§ **DIRECTIONS FOR THIS TASK**:
Reproduce only the top of the records, down to and including the line containing "twisted wire core.".

(begin)

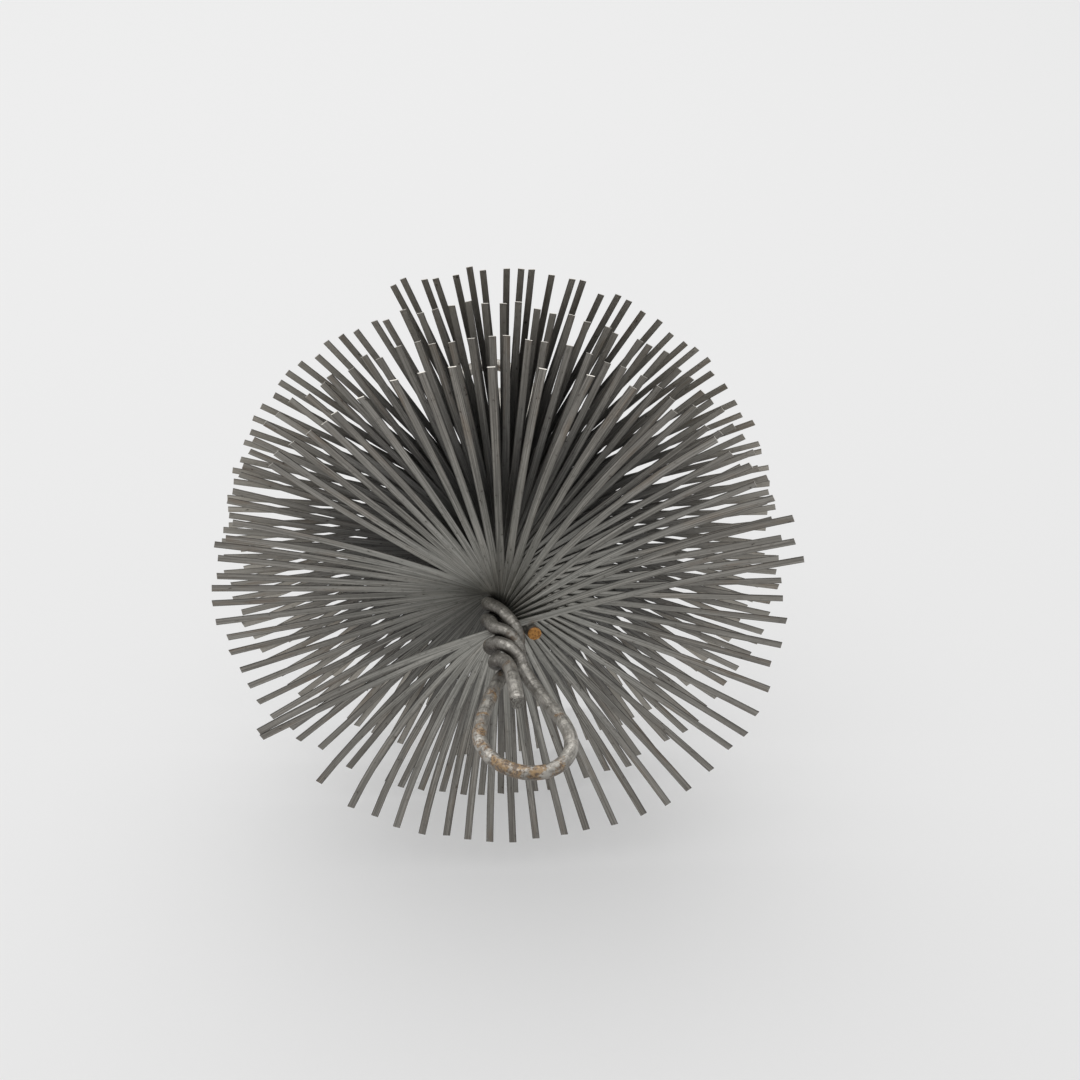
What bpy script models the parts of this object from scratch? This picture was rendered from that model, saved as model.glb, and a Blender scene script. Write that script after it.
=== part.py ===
"""Chimney sweep brush with a twisted wire core.

Flat spring steel strips lie across the core like a fanned deck of cards. Two galvanised wires hold them:
each is bent into a U with an eye in its bend, one comes from the front and one from the rear, and their
four legs are twisted together round the strips. Each strip goes through the core, so that its two ends
are two bristles, and the twist turns the row of strips into a double screw.

The core lies along Y with the front eye towards -Y. The brush stands on its lowest bristle tips, at z = 0.
"""

import math
import random

import bmesh
import bpy
from mathutils import Vector

MM = 0.001

# Driving dimensions of the bristles
BRUSH_DIAMETER = 150 * MM
BRISTLED_LENGTH = 65 * MM
STRIP_COUNT = 154
STRIP_WIDTH = 2.1 * MM
STRIP_THICKNESS = 0.27 * MM
STRIPS_PER_FAN = 7
LOOSER_FRONT = 0.13
LOOSER_POWER = 8

# The strips' direction at the front, and how far they turn from there to the rear
FIRST_STRIP_ANGLE = math.radians(20)
BRISTLE_TWIST = math.radians(635)

# Wear: the tips lean forward, most of all a little way in, as shares of the bristled length
FRONT_LEAN = 4.5 * MM
MOST_LEAN = 11.5 * MM
REST_LEAN = -0.5 * MM
MOST_LEAN_AT = 0.13
REST_LEAN_FROM = 0.28

# Wear: the front strips have slid towards their + ends, and the others have settled low
FRONT_SLIDE = 4.2 * MM
FRONT_SLIDE_TO = 0.12
REST_SLIDE_FROM = 0.2
REST_LOWERED = 4.8 * MM
REST_TO_RIGHT = -1.2 * MM
FLOOR_CUT = 0.5 * MM

# In the front turn the + ends are parted at one angle, and round another both ends droop. The first two
# strips stand apart from the rest.
PARTING_ANGLE = math.radians(149)
PARTING_REACH = math.radians(28)
PARTING_PUSH = math.radians(7)
DROOP_ANGLE = math.radians(46)
DROOP_REACH = math.radians(46)
DROOP_PUSH = math.radians(11)
FIRST_STRIP_SWAYS = (math.radians(-2), math.radians(5))
SECOND_STRIP_SWAYS = (math.radians(-5.5), math.radians(-0.6))

# Hand work: how unevenly the strips sit
SLIDE_SPREAD = 1.2 * MM
ANGLE_SPREAD = math.radians(0.5)
SWAY_SPREAD = math.radians(0.7)
LEAN_SPREAD = 0.04 * MM
LEAN_WAVE = 0.4 * MM
STRIPS_PER_WAVE = 31
SEED = 7
BEND_START = 0.45

# Driving dimensions of the core wires
WIRE_DIAMETER = 3.5 * MM
SEAT_GAP = 0.35 * MM
HELIX_SLANT = 1.09
LEG_SPACING = 4.6 * MM
BARE_PITCH = 17.5 * MM
BARE_RADIUS = 3.2 * MM
TWIST_CHANGE = 5.6 * MM

# The eye, measured from the last strip along the core
EYE_CENTRE = 43.5 * MM
EYE_HALF_WIDTH = 10.85 * MM
EYE_ROUND_LENGTH = 12.6 * MM
LEFT_LEG_LEAVES = math.radians(-150)
RIGHT_LEG_LEAVES = math.radians(18)
LEFT_LEG_LAG = math.radians(40)
RIGHT_LEG_LAG = math.radians(45)
LEG_RUN_OUT = 8 * MM
EYE_RUN_IN = 9 * MM
TAIL_LEAVES = math.radians(-232)
TAIL_END = 36.9 * MM
TAIL_HEIGHT = 5.0 * MM
TAIL_TO_SIDE = -0.6 * MM
TAIL_RUN_OUT = 4 * MM
TAIL_RUN_IN = 7 * MM
TAIL_DIP = 0.2 * MM
STUB_REACH = 2.0 * MM
STUB_FLARE = 4.2 * MM
STUB_LAG = math.radians(31)
STUB_SPRING = 7 * MM

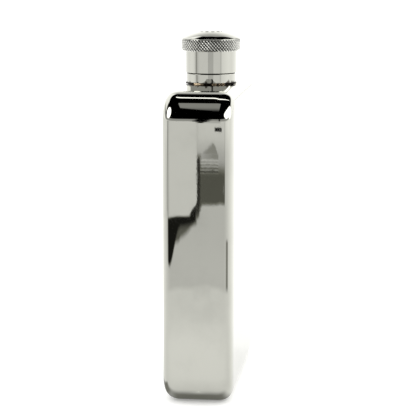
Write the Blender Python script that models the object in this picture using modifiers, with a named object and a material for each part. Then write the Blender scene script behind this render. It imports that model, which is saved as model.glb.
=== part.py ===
"""A hip flask with a helical screw cap, modelled as its separate pieces.

Metres, +Z up. The origin is the middle of the base. The broad faces look
along Y, and the neck stands on the Z axis.
"""

import math

import bmesh
import bpy

MM = 0.001
GAP = 0.3 * MM

# Body: two drawn half shells that meet on the plane y = 0.
BODY_WIDTH = 95 * MM
BODY_DEPTH = 27 * MM
BODY_HEIGHT = 119 * MM
WALL = 0.6 * MM
CORNER_RADIUS = 11 * MM
CORNER_STEPS = 7
FLAT_HALF_DEPTH = 6 * MM
EDGE_INSET = 9 * MM
EDGE_POWER = 3
EDGE_STEPS = 7

# Neck: a threaded spout through the shoulder, a collar on it, and a ring
# under it. Heights here and below are above the shoulder.
SPOUT_BORE = 6.0 * MM
SPOUT_CORE = 7.4 * MM
SPOUT_TAIL = -3.4 * MM
LIP_HEIGHT = 13.7 * MM
LIP_BEVEL = 0.6 * MM
SHOULDER_HOLE = SPOUT_CORE + GAP
COLLAR_RADIUS = 9.7 * MM
COLLAR_BOTTOM = GAP
COLLAR_TOP = 3.9 * MM
COLLAR_BEVEL = 0.25 * MM
BACKING_RADIUS = 9.3 * MM
BACKING_TOP = -1.25 * MM
BACKING_BOTTOM = -2.45 * MM
FILLET_RADIUS = 0.9 * MM

# Thread: one start, right-handed. The cap's ridge starts at the same height as
# the spout's and half a turn round from it, so it runs midway between its turns.
LEAD = 3.0 * MM
CREST_WIDTH = 0.9 * MM
ROOT_WIDTH = 1.7 * MM
THREAD_DEPTH = 0.7 * MM
ROOT_BURIED = 0.25 * MM
FADE_TURNS = 0.25
THREAD_STEPS = 36
THREAD_START = 6.1 * MM
SPOUT_THREAD_TURNS = 1.75
CAP_THREAD_ROOT = 8.35 * MM
CAP_THREAD_OFFSET_TURNS = 0.5
CAP_THREAD_TURNS = 2.0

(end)

§ **OUTPUT**:
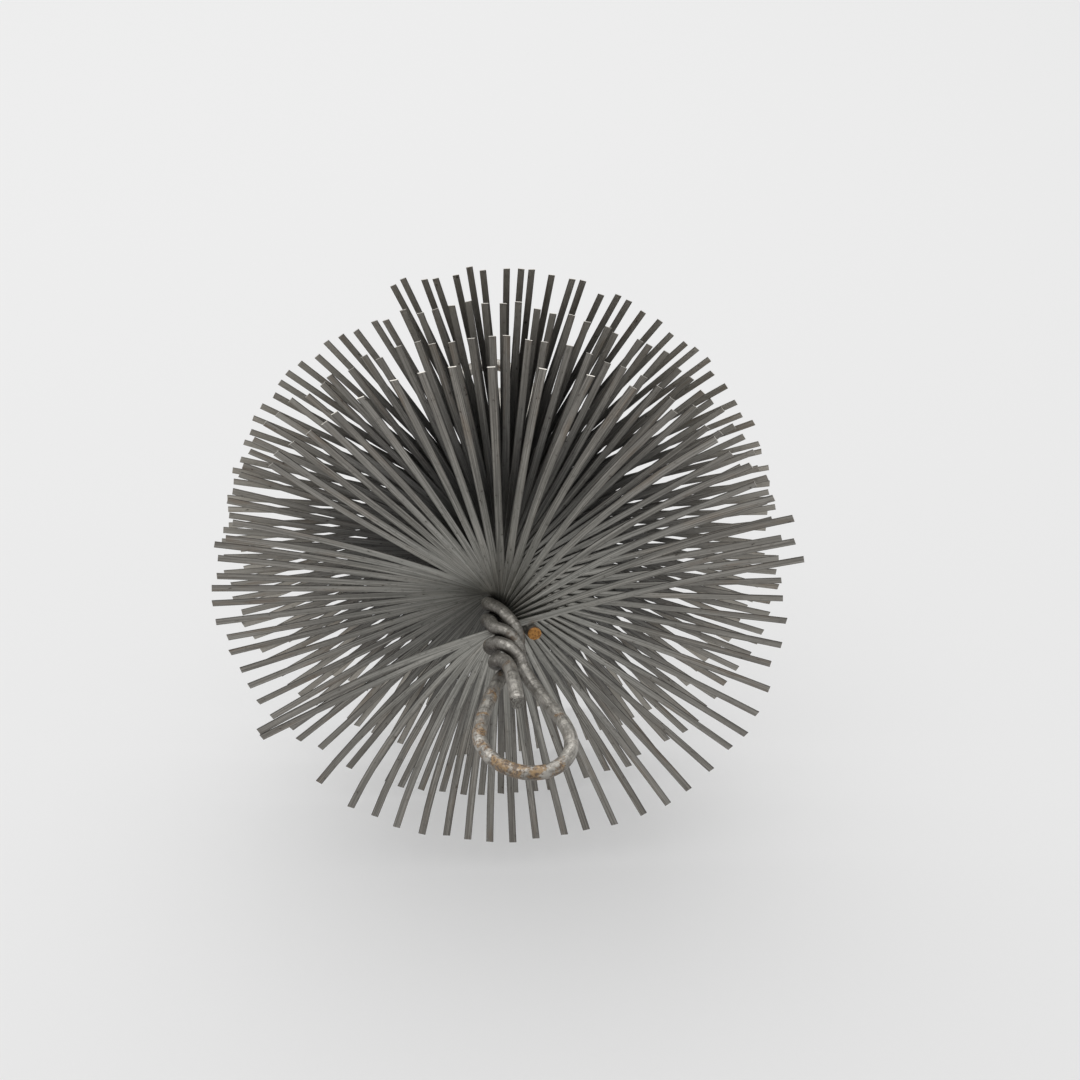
What bpy script models the parts of this object from scratch? This picture was rendered from that model, saved as model.glb, and a Blender scene script. Write that script after it.
=== part.py ===
"""Chimney sweep brush with a twisted wire core.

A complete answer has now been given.